Phil: If you look at the level of art used in it now…that can draw some video gamers in as well.  What did we grow up on as kids? It was like Stratego and Monopoly, right? And so, all of a sudden they come out with Goldeneye for N64 and I remember the first time I went to a friend’s house and Goldeneye was there, and I’m like, “Man, this is so much better than Monopoly!  You know what I mean? It was just … the art was so great.

And that’s not to slam board games from a long time ago, but if you were at the tabletop convention GenCon recently, and if you walk around looking at the board games, it looks like you’re looking at a video game cover, because the art is just so out of this world and immersive that you can get that same visual appeal now, in the board game world; they’re getting the same level of artistic ability.

What happened for both of us is we each had children and, as much as we love a lot of board games, especially miniatures games, if they are going to take four or five hours to play, sometimes just an hour to set up, it became something that was no longer feasible in this life stage.  It was often very complicated in terms of the type of materials needed to play the games; tons of small little components.  And, again, that can be an absolute blast, on occasion, but for where we were coming in life it was like, “Man we love these games, but how can you? Is there a way to sort of enter the market with a game that’s just as immersive, that has an epic story, that is miniatures and RPG driven but can be sort of simplified?”  Not in terms of simple strategy, but simplified in terms of “Hey, we can pick this up easy.”  It can be played in the same time frame as Catan or A Ticket to Ride, you know, some other normal board game.

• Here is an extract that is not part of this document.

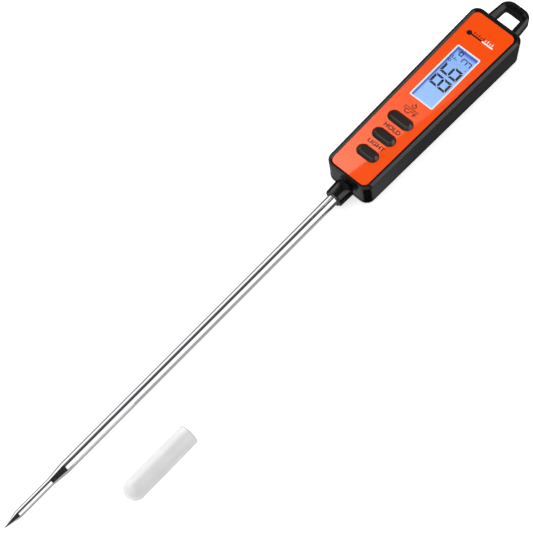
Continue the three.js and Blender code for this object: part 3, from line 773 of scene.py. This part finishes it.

Dustin: When you’re going through the game design process, you have to develop the lore, the backstory, and the visual aesthetic.  You need to develop the goals for the player, and the ruleset to get them to those goals in a fun way.  You have to figure out the market: Who are the players who want to play this? How long are they going to play? Then, how can we attract those people? That’s a huge challenge – what was the process that you guys went through to do all of that?

Eddie: I’ve created worlds since I was a kid, and I wanted to bring that to fruition through a game, and I thought a board game would be a good starting point for that.

Phil: The story kicked it off, and then we started thinking in terms of, “Hey you know, we love these miniatures games. They’re a lot of fun.” It’s really cool to kind of have that RPG-ish feel on a board, you know.  Building up a character, going through almost like a video game-ish feel, but on a board.

Eddie and (his wife and game developer) Anneke originally started hammering out the basics of that game, developing gameplay modes like 1v3, PvP, Solo modes, etc.  Then playtesting was the next stage.  We just took it everywhere: friends, family, games stores, Protospiel (a game design meetup/convention), and were just play testing for probably about a year before getting to reviewers.

Honestly, so much came from play testing.  I mean no one can possibly underestimate play testing because every time you sit down with someone they’re going to give you further insight.  Even if they say something that’s not helpful; watching them play, seeing how they think, seeing what they’re doing helps you better improve the different aspects of your game.  And that really flowed into the marketing as well, because as people were play testing, what started happening is they would take ownership of the game.  So then, we’re building our market as we go through play testing, because someone would say, “Man, I love that game!”  They then had some input in it, and then they would tell their friends.

Dustin: Yeah, so one of the things you see all the time in Indie PC games is they’ll have amazing gameplay, and they’ll have a core of fans because the gameplay is tailored extraordinarily well to that niche market, but then the aesthetic and the visuals are poor.  Because of this, they can never really expand out of that niche market.  One of the things about this game, and it’s really a very difficult thing to do, is to have a very clear aesthetic that fits the genre and gameplay, and keep it consistent when you have multiple artists, are managing 2D card art illustration, 3D art, UI, font, etc.

Eddie: We met our main 2D artist at C2E2 a couple years ago, his name’s Ritchie, and I hit it off with him and he got my vision right off the bat.  I would mention a game where I wanted this part to feel like this game, and another part to feel another way, and he would get it.

Phil: He then brought on guys that he knew could match the art style.  Eddie did a massive spec list on Dropbox, we’d go through Google and find images; like here’s the guys face we want, here’s the hairstyle, here’s the clothes we want.  Ritchie took that and then found a few friends willing to work on the project as well.  He was the in-between to guide them, the voice that says, “Hey here’s more the style we’re looking for.”

Dustin: A lot of people who are inexperienced with the professional art process aren’t aware of how much revision is necessary…

Phil: The number of hours we spent on Skype with Ritchie…I mean, every step of the way, we’d say, “Okay, here’s the sketch of the guy.” And then we’d make changes. “Okay, here’s the next level.” And so the artists were just really, really open in that sense to working with us and making corrections and putting in the time. I think if they weren’t as dedicated as they were, the style would definitely have not come across. But they really put in the time and allowed Eddie to really make all the changes necessary. And then Ritchie just went over the top to make sure that all of it had the same feel to it.

Dustin: Thanks for taking the time to talk about this game – it was fun to work on, and I hope it does well!